** Begin SUPPLIED DATA **
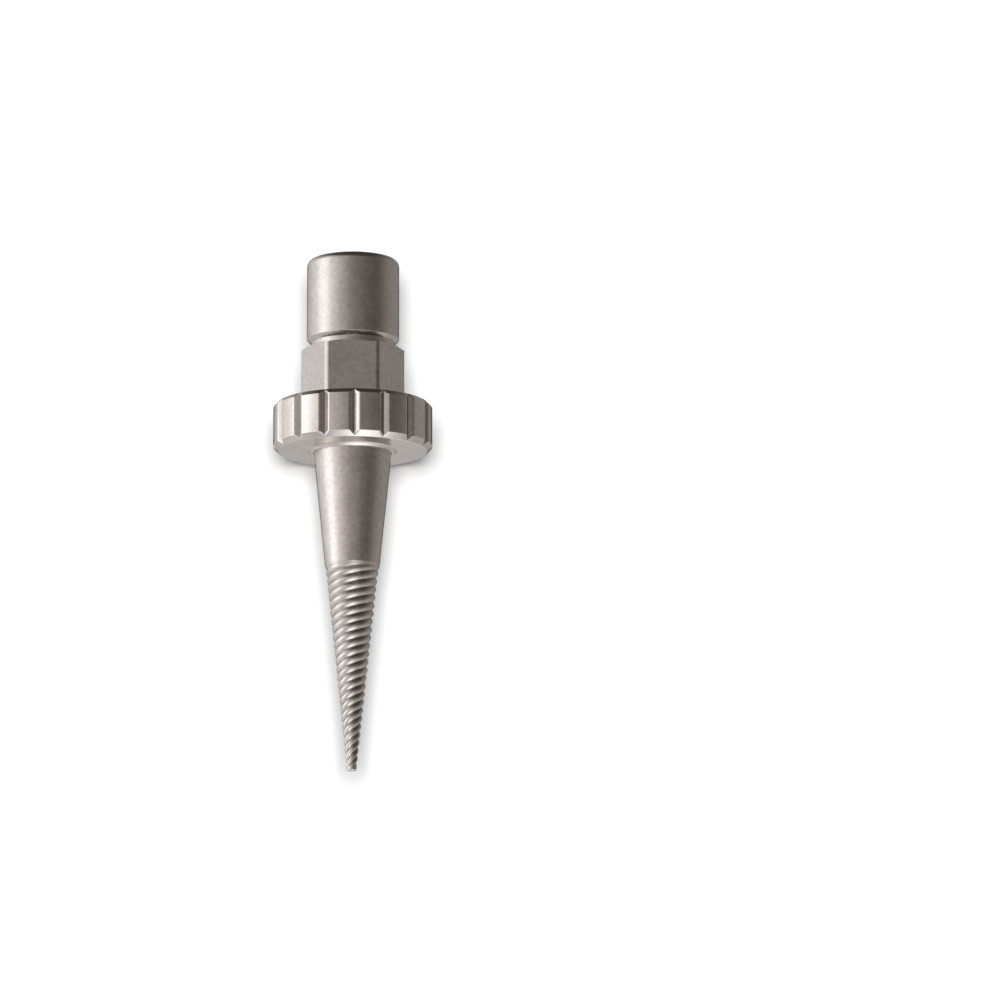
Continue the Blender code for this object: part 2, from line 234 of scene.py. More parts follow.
def stretch(start, end, step, radius_at):
    """Evenly spaced outline points from one depth to another."""
    count = math.ceil(abs(end - start) / step)
    depths = [start + (end - start) * i / count for i in range(count + 1)]
    return [(radius_at(depth), depth) for depth in depths]


def rows_of(outline, turns, reshape=None):
    """Rows of points round the axis, one for each point of the outline."""
    columns = np.array(outline, float).T
    radius, depth = (np.repeat(column[:, None], len(turns), axis=1) for column in columns)
    if reshape:
        radius = reshape(radius, depth, turns)
    return np.stack([radius * np.sin(turns), -depth, radius * np.cos(turns)], axis=-1) * MM


def even_turns(count):
    return np.arange(count) * TURN / count


def new_object(name, mesh):
    obj = bpy.data.objects.new(name, mesh)
    bpy.context.scene.collection.objects.link(obj)
    return obj


def closed_skin(name, sections, loop):
    """A closed surface through rows of points. A loop joins its last row to its first, as on a ring."""
    rows = np.concatenate(sections)
    count, around = rows.shape[:2]
    index = np.arange(count * around).reshape(count, around)
    upper, lower = index[:-1], index[1:]
    if loop:
        upper, lower = index, np.roll(index, -1, axis=0)
    corners = [upper, lower, np.roll(lower, -1, axis=1), np.roll(upper, -1, axis=1)]
    faces = np.stack(corners, axis=-1).reshape(-1, 4).tolist()
    points = rows.reshape(-1, 3).tolist()
    if not loop:
        for row, is_last in ((index[0], False), (index[-1], True)):
            centre = len(points)
            points.append(rows.reshape(-1, 3)[row].mean(0).tolist())
            for a, b in zip(row.tolist(), np.roll(row, -1).tolist()):
                faces.append([a, centre, b] if is_last else [b, centre, a])
    mesh = bpy.data.meshes.new(name)
    mesh.from_pydata(points, [], faces)
    bm = bmesh.new()
    bm.from_mesh(mesh)
    bmesh.ops.remove_doubles(bm, verts=bm.verts, dist=0.0005 * MM)
    bmesh.ops.dissolve_degenerate(bm, dist=0.0002 * MM, edges=bm.edges)
    bm.to_mesh(mesh)
    bm.free()
    mesh.shade_smooth()
    return new_object(name, mesh)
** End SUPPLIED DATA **
**EXERCISE OBJECTIVE:**
Exactly as they stand, set down the lines from the top of the data through the line with "return [(radius_at(depth), depth)".

**COMPLETE ANSWER:**
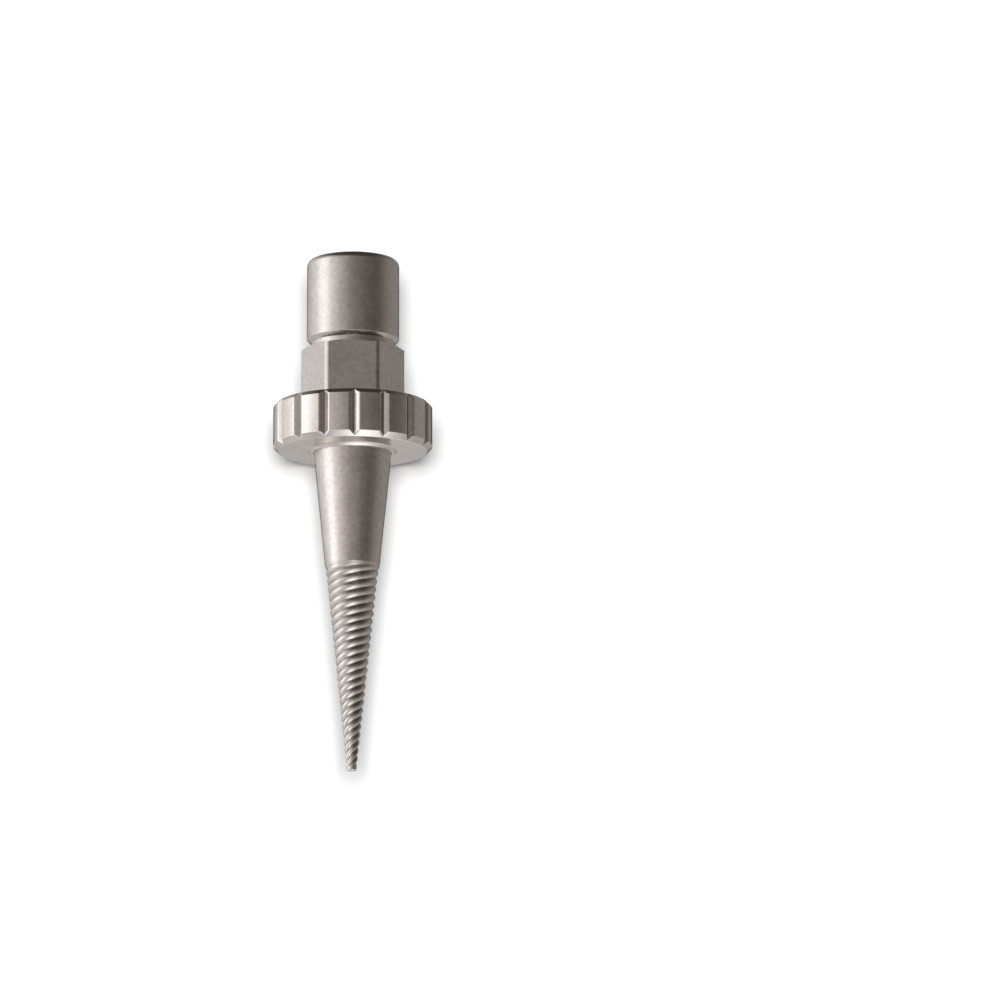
Continue the Blender code for this object: part 2, from line 234 of scene.py. More parts follow.
def stretch(start, end, step, radius_at):
    """Evenly spaced outline points from one depth to another."""
    count = math.ceil(abs(end - start) / step)
    depths = [start + (end - start) * i / count for i in range(count + 1)]
    return [(radius_at(depth), depth) for depth in depths]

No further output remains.